Masaccio che scandisce gli spazi, che inquadra in prospettiva brunelleschiana le sue messe in scena, Masaccio coi suoi volumi... che rapporto avrà mai con un pezzo come questo del 1981, col denso blu che significa spirituale nella tradizione dell’arte contemporanea da Kandinsky a Klein, e con le carrube, segni scuri che evocano Twombly e la liberazione delle forme, e con la cornice di pergamena che si solleva e slabbra?
Anche in Paravento (1982) lo spazio si addensa e dissolve come una nuvola di «carbone, carrube, ferro e vetro su tela», come a dimostrare che lo spazio è senza limiti, ma insieme che lo spazio è durata. Gastini — osserva Castagnoli presentando una mostra a Oslo nel 1986 — «assume il tempo come struttura fondante della costruzione e della percezione della pittura». Ma come entra il tempo nelle opere dell’artista se non attraverso il riuso dei materiali, quelli del naturale e quelli frammentati, resti della civiltà contemporanea?
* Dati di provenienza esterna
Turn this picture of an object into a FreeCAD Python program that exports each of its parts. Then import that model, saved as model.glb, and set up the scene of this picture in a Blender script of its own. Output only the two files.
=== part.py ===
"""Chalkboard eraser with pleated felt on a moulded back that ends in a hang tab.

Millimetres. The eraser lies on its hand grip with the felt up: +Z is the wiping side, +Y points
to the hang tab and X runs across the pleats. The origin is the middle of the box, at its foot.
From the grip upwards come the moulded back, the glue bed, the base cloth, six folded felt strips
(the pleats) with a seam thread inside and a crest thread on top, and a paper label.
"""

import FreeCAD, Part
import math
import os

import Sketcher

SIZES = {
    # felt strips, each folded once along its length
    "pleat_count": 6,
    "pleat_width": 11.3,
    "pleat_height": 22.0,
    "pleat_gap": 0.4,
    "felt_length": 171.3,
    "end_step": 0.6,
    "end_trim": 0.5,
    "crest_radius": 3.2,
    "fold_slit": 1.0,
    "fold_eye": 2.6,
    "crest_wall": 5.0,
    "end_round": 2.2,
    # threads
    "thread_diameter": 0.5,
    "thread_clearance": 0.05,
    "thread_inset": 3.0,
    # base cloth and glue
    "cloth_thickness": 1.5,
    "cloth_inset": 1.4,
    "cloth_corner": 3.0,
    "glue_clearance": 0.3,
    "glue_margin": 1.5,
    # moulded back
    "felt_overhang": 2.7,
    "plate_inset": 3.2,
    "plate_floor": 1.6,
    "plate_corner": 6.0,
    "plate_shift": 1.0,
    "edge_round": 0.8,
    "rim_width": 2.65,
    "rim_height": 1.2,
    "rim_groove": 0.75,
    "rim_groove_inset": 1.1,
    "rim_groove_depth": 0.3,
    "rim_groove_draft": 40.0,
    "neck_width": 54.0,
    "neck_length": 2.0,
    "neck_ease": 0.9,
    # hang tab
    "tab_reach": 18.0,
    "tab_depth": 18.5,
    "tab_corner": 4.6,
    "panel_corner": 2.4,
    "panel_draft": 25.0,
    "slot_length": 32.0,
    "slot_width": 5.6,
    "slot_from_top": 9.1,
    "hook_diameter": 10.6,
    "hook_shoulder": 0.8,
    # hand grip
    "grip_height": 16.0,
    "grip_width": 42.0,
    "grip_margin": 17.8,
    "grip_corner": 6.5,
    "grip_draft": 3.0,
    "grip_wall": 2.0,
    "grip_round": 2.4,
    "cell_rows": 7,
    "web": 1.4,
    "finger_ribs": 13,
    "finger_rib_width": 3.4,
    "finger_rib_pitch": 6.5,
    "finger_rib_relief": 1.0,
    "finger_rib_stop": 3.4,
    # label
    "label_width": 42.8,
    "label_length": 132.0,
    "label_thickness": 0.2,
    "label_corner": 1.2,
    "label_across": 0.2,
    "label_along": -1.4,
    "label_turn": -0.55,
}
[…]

Veniamo alle opere in mostra, tutti pezzi di qualità altissima. Ecco Oriens (1983), dove il taglio orizzontale e la mensola sembrano evocare una natura morta mentre attorno i segni, lo spazio che si dilata, suggeriscono un paesaggio. E ancora Nella luce sopra i muri (1983-1985) ecco l’allusione al moto cosmico e insieme il dissolversi di forme, tracce di antiche scritture, in un vortice, come un Rauschenberg che da contemplazione dell’Assoluto si faccia denso di tensione drammatica. Delle altre opere ricordo Qui, là, altrove (1987) dove i materiali, carbone, vetro, ferro, legno, e naturalmente il colore, costruiscono una immagine di grande tensione; qui la scansione del fondo è quella dell’Abstract Expressionism, un Kline come riletto attraverso la cultura europea di Antoni Tàpies e Alberto Burri, ma poi ecco le lamine metalliche piegate e i legni e la rottura della cornice, anzi l’inesistenza della cornice, per cui l’opera si dilata nello spazio. Da una parte il calibro spaziale, l’orizzonte di Masaccio e della tradizione pittorica rinascimentale, dall’altra una violenza che vuol dire rifiuto dei modelli, che vuol dire liberazione.
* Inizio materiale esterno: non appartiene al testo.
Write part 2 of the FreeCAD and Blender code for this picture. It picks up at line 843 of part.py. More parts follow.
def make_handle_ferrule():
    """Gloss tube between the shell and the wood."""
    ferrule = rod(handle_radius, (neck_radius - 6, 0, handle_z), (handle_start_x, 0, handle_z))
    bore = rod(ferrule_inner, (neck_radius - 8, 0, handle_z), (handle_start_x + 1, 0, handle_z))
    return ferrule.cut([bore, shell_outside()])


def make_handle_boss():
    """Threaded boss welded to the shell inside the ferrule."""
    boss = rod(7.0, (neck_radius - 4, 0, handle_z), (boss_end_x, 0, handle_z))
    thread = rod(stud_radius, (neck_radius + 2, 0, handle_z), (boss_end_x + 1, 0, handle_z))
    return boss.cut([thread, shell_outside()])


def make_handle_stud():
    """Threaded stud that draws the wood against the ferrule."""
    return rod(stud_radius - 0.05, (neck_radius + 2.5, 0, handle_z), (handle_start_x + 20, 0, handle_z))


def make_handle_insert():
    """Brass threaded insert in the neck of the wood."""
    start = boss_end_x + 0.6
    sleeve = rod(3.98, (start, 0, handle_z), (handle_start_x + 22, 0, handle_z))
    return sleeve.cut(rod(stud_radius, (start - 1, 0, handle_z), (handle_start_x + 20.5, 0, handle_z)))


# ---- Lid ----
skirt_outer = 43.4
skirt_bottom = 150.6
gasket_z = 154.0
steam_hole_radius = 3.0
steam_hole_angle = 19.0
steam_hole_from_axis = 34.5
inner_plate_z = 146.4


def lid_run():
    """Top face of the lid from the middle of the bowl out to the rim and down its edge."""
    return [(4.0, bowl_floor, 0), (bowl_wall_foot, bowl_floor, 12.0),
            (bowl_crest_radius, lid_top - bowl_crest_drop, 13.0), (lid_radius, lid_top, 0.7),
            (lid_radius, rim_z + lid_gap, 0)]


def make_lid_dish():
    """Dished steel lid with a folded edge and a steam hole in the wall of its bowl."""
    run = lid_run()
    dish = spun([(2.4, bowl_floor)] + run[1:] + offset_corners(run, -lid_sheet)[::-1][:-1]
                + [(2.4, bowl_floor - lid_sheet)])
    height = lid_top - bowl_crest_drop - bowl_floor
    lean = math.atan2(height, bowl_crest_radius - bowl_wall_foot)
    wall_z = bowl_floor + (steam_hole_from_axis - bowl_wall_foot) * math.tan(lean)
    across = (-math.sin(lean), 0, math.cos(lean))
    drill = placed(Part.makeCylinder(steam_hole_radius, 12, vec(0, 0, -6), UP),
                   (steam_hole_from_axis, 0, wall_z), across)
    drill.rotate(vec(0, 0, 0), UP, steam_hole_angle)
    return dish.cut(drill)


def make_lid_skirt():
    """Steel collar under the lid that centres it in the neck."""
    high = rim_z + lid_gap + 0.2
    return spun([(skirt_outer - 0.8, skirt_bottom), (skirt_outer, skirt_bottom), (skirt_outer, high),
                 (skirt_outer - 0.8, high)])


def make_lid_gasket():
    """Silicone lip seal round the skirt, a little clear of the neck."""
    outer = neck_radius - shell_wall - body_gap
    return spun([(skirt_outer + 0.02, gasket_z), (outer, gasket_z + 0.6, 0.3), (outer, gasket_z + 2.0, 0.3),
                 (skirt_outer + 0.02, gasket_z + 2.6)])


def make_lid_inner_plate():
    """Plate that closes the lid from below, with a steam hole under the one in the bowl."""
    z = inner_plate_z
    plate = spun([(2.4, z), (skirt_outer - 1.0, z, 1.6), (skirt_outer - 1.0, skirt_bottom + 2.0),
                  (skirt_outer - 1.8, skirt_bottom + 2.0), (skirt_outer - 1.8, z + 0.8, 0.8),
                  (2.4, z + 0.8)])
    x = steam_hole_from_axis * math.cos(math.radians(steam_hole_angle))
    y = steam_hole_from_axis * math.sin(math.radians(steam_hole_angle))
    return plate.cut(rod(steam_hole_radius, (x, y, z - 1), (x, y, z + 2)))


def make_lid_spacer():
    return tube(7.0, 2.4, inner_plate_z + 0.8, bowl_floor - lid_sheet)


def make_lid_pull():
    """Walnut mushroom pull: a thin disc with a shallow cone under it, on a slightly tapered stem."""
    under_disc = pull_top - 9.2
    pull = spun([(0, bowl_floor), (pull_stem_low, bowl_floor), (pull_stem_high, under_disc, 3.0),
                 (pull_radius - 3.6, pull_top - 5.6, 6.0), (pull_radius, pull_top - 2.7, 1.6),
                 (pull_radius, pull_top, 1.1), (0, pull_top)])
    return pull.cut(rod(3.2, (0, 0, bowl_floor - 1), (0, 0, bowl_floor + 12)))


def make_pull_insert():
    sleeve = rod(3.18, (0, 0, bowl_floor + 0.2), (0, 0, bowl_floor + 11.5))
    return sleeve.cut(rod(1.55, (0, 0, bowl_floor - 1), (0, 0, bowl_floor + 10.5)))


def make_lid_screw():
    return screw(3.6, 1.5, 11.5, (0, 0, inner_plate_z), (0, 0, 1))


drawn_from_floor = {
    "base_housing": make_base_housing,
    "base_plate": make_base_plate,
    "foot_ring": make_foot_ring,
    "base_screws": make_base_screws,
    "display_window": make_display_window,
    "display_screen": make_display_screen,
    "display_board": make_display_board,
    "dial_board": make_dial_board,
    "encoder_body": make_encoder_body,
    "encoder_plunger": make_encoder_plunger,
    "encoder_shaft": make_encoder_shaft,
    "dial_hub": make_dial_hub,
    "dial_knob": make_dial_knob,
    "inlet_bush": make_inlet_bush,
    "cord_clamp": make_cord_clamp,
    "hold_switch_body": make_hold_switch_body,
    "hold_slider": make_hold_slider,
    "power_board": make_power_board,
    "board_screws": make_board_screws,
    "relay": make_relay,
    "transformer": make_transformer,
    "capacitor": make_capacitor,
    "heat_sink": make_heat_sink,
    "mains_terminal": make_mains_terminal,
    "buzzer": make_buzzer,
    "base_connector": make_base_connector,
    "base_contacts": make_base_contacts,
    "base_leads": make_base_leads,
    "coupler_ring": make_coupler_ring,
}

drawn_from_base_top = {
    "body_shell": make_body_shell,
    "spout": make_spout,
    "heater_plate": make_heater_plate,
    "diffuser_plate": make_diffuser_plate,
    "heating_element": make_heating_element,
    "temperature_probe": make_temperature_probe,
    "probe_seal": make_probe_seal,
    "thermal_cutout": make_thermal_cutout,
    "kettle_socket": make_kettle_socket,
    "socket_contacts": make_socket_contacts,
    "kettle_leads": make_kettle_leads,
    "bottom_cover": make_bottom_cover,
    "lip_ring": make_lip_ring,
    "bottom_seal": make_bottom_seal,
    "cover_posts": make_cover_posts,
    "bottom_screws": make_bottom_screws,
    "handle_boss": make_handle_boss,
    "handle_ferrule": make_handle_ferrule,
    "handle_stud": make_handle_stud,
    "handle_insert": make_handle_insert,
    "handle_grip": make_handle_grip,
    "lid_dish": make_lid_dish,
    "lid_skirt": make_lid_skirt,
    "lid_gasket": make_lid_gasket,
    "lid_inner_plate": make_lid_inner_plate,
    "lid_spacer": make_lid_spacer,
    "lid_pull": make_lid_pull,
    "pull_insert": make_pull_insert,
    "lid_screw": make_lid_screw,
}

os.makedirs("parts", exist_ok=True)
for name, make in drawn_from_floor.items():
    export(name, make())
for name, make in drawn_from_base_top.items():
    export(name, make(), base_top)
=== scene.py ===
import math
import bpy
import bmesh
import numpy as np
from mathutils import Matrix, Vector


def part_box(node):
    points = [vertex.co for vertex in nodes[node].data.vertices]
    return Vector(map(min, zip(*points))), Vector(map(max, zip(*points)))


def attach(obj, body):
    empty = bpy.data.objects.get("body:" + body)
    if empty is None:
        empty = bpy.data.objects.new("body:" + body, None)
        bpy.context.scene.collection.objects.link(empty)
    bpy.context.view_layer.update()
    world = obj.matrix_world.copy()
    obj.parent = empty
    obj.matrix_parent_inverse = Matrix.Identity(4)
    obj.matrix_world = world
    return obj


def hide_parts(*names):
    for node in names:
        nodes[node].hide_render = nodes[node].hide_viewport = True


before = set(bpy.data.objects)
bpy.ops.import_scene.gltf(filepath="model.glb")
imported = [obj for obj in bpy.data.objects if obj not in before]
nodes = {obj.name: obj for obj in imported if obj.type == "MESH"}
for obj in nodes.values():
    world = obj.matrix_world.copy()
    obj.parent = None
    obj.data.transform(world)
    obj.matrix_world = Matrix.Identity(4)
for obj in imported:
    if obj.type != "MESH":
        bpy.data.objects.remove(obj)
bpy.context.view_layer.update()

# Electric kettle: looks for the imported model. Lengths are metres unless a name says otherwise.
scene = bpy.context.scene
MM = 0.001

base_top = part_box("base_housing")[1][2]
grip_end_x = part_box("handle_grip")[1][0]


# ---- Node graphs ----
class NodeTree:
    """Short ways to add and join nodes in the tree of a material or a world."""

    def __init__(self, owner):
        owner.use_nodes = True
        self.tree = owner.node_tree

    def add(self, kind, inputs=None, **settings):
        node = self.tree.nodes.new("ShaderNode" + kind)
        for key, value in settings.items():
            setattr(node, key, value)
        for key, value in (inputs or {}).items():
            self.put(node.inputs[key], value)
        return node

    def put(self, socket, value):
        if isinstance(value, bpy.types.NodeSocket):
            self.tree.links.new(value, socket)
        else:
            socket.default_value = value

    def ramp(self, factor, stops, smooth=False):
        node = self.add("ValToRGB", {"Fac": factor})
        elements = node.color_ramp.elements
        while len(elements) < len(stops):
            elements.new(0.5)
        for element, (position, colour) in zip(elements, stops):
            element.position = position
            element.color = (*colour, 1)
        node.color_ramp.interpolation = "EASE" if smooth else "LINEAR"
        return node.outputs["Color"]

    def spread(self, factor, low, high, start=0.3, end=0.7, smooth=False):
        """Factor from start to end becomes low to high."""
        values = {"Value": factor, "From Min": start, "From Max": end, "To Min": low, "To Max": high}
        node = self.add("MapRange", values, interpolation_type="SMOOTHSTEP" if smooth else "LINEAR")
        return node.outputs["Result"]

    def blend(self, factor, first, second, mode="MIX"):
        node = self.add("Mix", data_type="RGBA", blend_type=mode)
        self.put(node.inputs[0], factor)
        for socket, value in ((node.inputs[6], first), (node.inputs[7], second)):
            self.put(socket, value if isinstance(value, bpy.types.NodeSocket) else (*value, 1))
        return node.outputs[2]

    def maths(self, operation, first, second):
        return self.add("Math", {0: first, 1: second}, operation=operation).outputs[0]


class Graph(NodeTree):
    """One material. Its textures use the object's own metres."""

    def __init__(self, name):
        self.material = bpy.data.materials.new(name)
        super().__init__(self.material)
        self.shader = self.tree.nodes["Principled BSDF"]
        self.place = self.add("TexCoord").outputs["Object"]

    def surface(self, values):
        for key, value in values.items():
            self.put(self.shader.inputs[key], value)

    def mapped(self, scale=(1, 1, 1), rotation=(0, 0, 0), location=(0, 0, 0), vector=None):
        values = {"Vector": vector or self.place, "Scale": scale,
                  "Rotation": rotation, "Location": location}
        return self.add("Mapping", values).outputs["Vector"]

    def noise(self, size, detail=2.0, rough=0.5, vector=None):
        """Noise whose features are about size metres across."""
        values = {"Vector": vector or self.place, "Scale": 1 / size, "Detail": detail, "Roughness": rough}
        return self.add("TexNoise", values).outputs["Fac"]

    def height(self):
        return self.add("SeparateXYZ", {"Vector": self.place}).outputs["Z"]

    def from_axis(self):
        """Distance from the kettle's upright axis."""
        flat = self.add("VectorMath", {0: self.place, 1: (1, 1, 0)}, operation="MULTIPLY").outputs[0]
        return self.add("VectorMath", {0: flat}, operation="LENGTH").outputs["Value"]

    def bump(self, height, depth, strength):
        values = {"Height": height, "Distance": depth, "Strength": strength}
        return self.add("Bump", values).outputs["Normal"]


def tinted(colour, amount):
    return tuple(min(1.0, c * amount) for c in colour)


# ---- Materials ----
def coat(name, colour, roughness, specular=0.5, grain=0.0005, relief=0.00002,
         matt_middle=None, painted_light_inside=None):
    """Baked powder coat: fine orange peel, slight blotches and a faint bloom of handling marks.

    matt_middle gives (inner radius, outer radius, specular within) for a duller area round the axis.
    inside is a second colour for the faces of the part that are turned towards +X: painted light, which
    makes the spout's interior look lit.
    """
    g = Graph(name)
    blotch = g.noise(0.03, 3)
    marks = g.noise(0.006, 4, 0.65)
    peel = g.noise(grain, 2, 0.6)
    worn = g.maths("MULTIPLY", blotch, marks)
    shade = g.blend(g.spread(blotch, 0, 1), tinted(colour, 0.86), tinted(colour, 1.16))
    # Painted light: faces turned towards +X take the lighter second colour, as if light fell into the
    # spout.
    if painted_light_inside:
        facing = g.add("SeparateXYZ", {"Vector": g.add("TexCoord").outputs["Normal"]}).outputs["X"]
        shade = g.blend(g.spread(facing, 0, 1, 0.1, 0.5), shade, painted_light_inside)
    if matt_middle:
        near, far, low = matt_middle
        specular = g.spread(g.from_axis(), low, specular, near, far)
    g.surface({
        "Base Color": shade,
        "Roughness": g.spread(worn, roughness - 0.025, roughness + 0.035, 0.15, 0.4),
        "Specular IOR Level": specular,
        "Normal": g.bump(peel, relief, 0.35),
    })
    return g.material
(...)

Veniamo infine alla fotografia dei tre amici — Gilberto Zorio, Marco Gastini, Giuseppe Spagnulo —: perché insieme? Sono loro, Zorio, sul versante dell’Arte Povera ma con sottili tensioni alchemiche; Spagnulo, con l’epica delle sue grandiose sculture che evocano i menhir e le forme primarie ma anche la dissoluzione dell’antico; e Gastini... tutti insomma questi artisti disegnano una nuova storia, quella di un’arte che nasce in Italia e si impone come originale ricerca nel mondo. Questa mostra fa riflettere sulla rivoluzione dell’arte, sulle geniali idee dei nostri grandi creatori, tanto distanti dagli amari tempi della nostra nazione.